The life context during which I wrote that included major struggles in three areas and an increasing sense of failure at work. Struggles and failure aren’t necessarily good indicators of God’s leading, though they can open our senses to him; for it is when we are struggling that we are more likely to seek and accept help.

One year after writing those words, I left behind the security and benefits of a well-paying (albeit unsatisfying) job and embarked on a new adventure. In hindsight it is easy to see that the struggles we had been experiencing were just the edge of a wilderness in which we would sojourn five more years. As a Christian, I look to the Bible for guidance, and so I have often wondered what similarities there may have been between our figurative journey in the wilderness and the literal journey the people of Israel took between Egypt and the promised land. The main thing I wonder is whether it was my own sins that led my family to wander—as it was for Israel—or was it merely the result of decisions I made along the way? Or was God specifically leading, as he so often led the apostle Paul and others throughout the book of Acts?

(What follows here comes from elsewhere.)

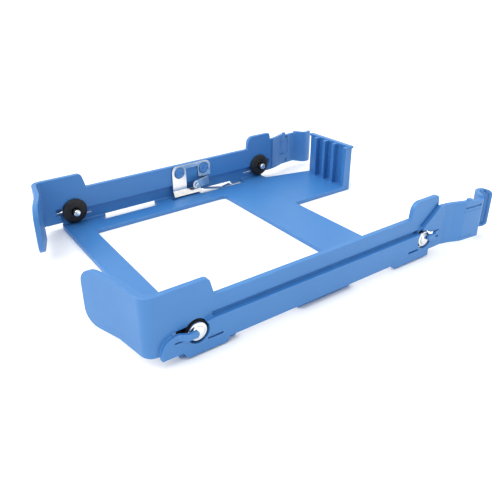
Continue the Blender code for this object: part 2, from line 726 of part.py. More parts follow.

I don’t want to over-spiritualize our journey. I have never talked to a burning bush or wrestled with an angel. I can’t say that I have ever heard the audible voice of God telling me to go to Ninevah or don’t go to Macedonia. What I do know is this: I have a very strong sense that God has been with us on this journey, that we are where he wants us today, and that he will lead us as we seek to life faithfully for him. It’s been quite a decade!